Tout ce que filme Alexandre Koberidze semble être le vecteur d’une magie secrète

Le titre anglais What do we look when we look at the sky ? pose d’emblée la question du regard. Que voit-on lorsqu’on tourne ses yeux vers le ciel ? Ne voit-on que son azur ou lui accorde-t-on une valeur symbolique voire métaphysique ? Et que se passe-t-il lorsque l’on observe son image ? Fixant longuement sa caméra sur ses comédiens et sur la ville, les filmant à la fois comme des objets de curiosité et comme des sujets d’histoires, le cinéaste pose un œil enfantin sur le monde. Nul hasard alors si Sous le ciel de Koutaïssi s’ouvre sur une scène où des enfants se précipitent hors de l’école ou si on les voit, plus tard, couvrir leurs dos juvéniles de peinture dorée pour créer un maillot de foot de fortune floqué au nom de Messi. Sur leur modèle, la caméra réinvente le réel. Tout ce que filme Alexandre Koberidze semble être le vecteur d’une magie secrète et devient l’occasion d’une fable. On assiste ainsi aux aventures de certains animaux de compagnie, comme celle d’un chien observant avec passion un match de football ou à celles d’objets, la bouche d’une gouttière qui met en garde contre le mauvais esprit. La magie première, celle du sort, semble donc être partout : un œil intéressé et émerveillé se promène sur le quotidien, dans les rues à proximité du fleuve Rioni, terreau plus que propice aux micro aventures. Même si la caméra s’invite partout, une certaine pudeur demeure. Malgré l’importance de la voix off du conteur, tout ne sera pas dit et les personnages, Lisa et Giorgi, incarnés avec justesse par Ani Karseladze et Giorgi Bochorishvili, semblent filmés de loin, à l’instar des paysages qu’ils parcourent.

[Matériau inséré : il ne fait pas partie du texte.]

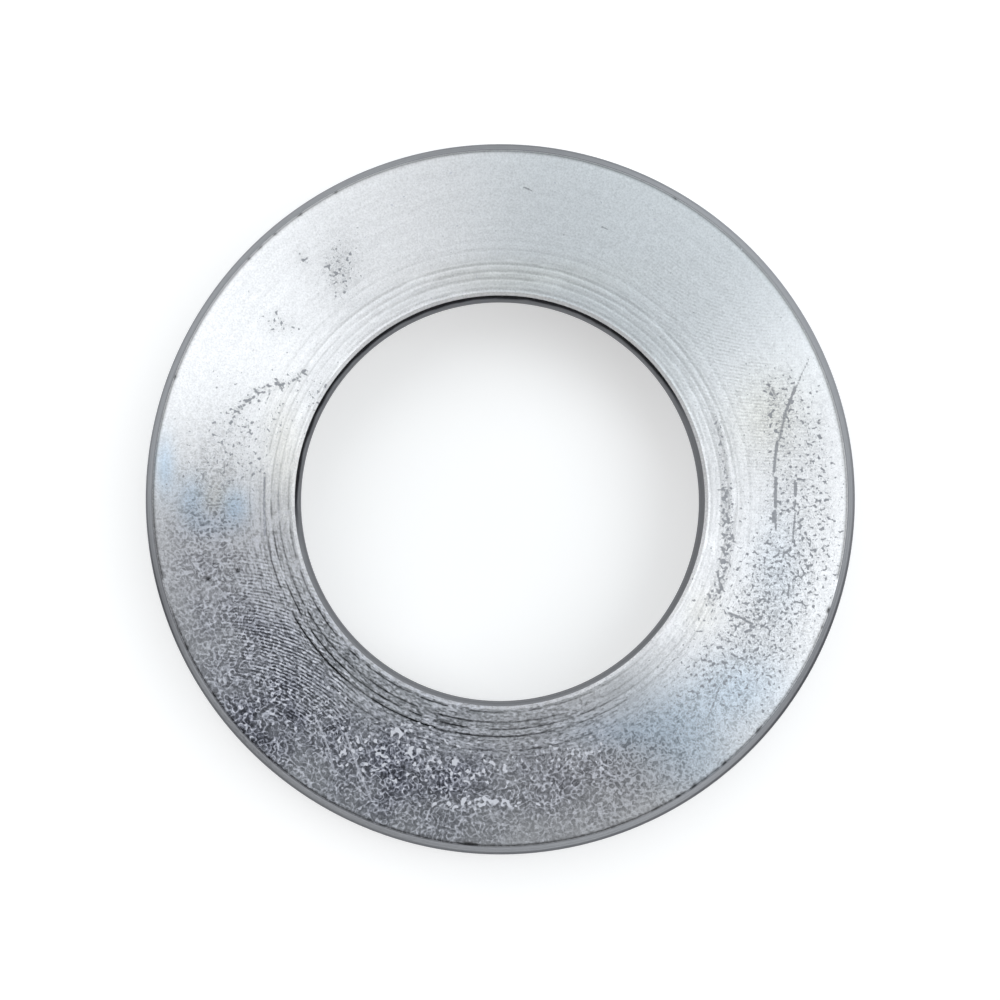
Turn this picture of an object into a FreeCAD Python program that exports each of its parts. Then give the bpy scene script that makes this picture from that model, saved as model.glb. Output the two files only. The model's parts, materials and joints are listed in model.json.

Sous le ciel de Koutaïssi ne cesse donc de jouer avec le spectateur, confrontant son regard à des visions oniriques jusqu’à l’allégorie, la fiction au documentaire, la magie au réalisme et soulignant ainsi la proximité hasardeuse, miraculeuse et ludique entre ces différents niveaux de réalité. La collision entre Giorgi et Lisa ne se décline-t-elle alors pas dans un certain nombre d’autres rencontres improbables ? La dernière s’avère capitale : notre couple tombe sur des photographes qui décident de l’immortaliser. Clic clac et voici qu’ils retrouvent leur apparence et que l’attraction agit de nouveau. Une manière de suggérer peut-être que la magie commence et se finit avec l’image.

Sur un autre plan, ces enjeux s’incarnent dans l’événement qui agite la ville. Un match de football a lieu et bouleverse la routine des habitants. Le jeu agrège à lui tout seul les thèmes moteurs du cinéaste : le hasard, la rencontre, le destin, la transformation des êtres et la joie. Celle-ci semble éclairer d’une douce lumière dorée les paysages et la vie des résidents de la ville. Car loin de souffrir du mauvais sort qui a frappé les deux héros, Sous le ciel de Koutaïssi porte en lui un bonheur serein.

  • Sous le ciel de Koutaïssi, un film d’Aleksandre Koberidze, avec Giorgi Bochorishvili, Ani Karseladze, Oliko Barbakadze, en salles le 23 février 2022.